Todos. Gosto de teatro.

 

Qual lugar da plateia você costuma sentar? Por quê? Qual o pior lugar que você já sentou na plateia?

Gosto de sentar  na quarta fila, no meio, é o melhor lugar em minha opinião. E detesto a primeira fila, odeio perdigoto.

 

Fale sobre o melhor e o pior espaço teatral que você já foi ou já trabalhou?

Trabalhei em circo, onde não existe tratamento acústico, nem caixa preta. E na rua, com a interferência de bêbados, aviões, cachorros, etc. Então, para mim, não existe melhor ou pior. Existe o espaço e temos que nos comunicar com o que ele oferece.

 

Já assistiu alguma peça documentada em vídeo? O que acha do formato?

Não gosto. Teatro é arte do efêmero. É aquilo no dia e puff… Quem viu, viu. Não existe lente, nem enquadramento, nem áudio que consigam traduzir a catarse de uma apresentação.

 

Existe peça ruim ou o encenador é que se equivocou?

Os dois. Peça ruim e encenador equivocado. E mais… Elenco desafinado. Cenógrafo que não merece ser chamado de cenotécnico. Figurinista querendo lançar moda. Iluminador envergonhando eletricista.  Sem falar em trilha… Uia… é duro. Quando é ruim, é desagradável.

 

Como seria, onde se passaria e com quem seria o espetáculo dos seus sonhos?

Ando com uma vontade tremenda de voltar para a rua.
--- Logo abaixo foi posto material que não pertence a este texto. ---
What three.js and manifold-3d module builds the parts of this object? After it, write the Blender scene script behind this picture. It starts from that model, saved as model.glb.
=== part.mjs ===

Talvez com Asterix.

Certamente com todos os maravilhosos picaretas, digo, comediantes que conheço no Teatro.

 

Cite um cenário surpreendente.

O cenário futurista de Enki Bilal para “Romeu e Julieta”, na montagem do Ballet de Lyon.

 

Cite uma iluminação surpreendente.

A Luz de “Esperando Godot”, assinada por Aurélio de Simoni. Delicada, poética e muito engraçada. Surpreendente mesmo.

 

Cite um ator que surpreendeu suas expectativas.

Rubens Corrêa. Sensacional. Assisti varias vezes “Artaud”,  “O Futuro Dura Muito Tempo” e  “Colombo”, entre outras. Sempre uma experiência fantástica e diferente da outra.

 

O que não é teatro?

Existe?

 

Que texto você foi ler depois de ter assistido a sua encenação?

“Esperando Godot”. Montagem genial dirigida por Moacir Chaves no Teatro Ipanema, Rio de Janeiro. Achava o Beckett, na minha santa ignorância na época, um mala. Depois da apresentação corri para casa para reler a peça e me achei um bosta. Acabei participando da montagem uma semana depois. Foi uma lição e tanto.

 

A ideia de que tudo é válido na arte cabe no teatro?

Prefiro a ideia de que tudo o que cabe na arte do teatro é valido.

 

Na era da tecnologia, qual é o futuro do teatro?

A palavra ainda é, e sempre será, em minha opinião, é claro,  a força motriz do teatro.

 

O teatro é uma ação política? Por quê?

Porque mesmo não querendo o ser humano vive de ações políticas, por menores que sejam.

 

Quando a estética se destaca mais do que o texto e os atores?

É chato. Muito chato. Botou o publico para correr na década de 80.

 

Qual encenação lhe vem à memória agora? Alguma cena específica?

“O Beijo da Mulher Aranha”. Direção de Ivan de Albuquerque. Rubens Correia ia deslizando a mão no cenário muito lentamente, quase imperceptível mesmo, enquanto o personagem do  Zé de Abreu discorria sobre um assunto extremamente político. Era de uma beleza e de uma poesia que só um grande ator como ele conseguiria realizar sem roubar a cena.

 

Em sua biblioteca não podem faltar quais peças de teatro?

Não podem faltar peças de teatro.

 

Cite um diretor (a), um autor (a) e um ator/atriz que você admira.

Diretor: Emilio Di Biasi. Autor: Bosco Brasil. Ator: Cacá Carvalho. E olha que já quebrei o pau com todos eles.

 

Qual o papel da sua vida?

Kean, de Jean Paul Sartre. Estou esperando completar meus 50 anos para montá-lo.

 

Uma pergunta para Nelson Rodrigues.

O que você acha da fama de pornográfico, apesar de não ter escrito nenhum palavrãozinho em sua obra?

 

O teatro está vivo?

Acredito, sinceramente, que sim. E, principalmente, que continuará, mais vivo do que nunca. Não pela quantidade, mas pela qualidade. E não importa o gênero.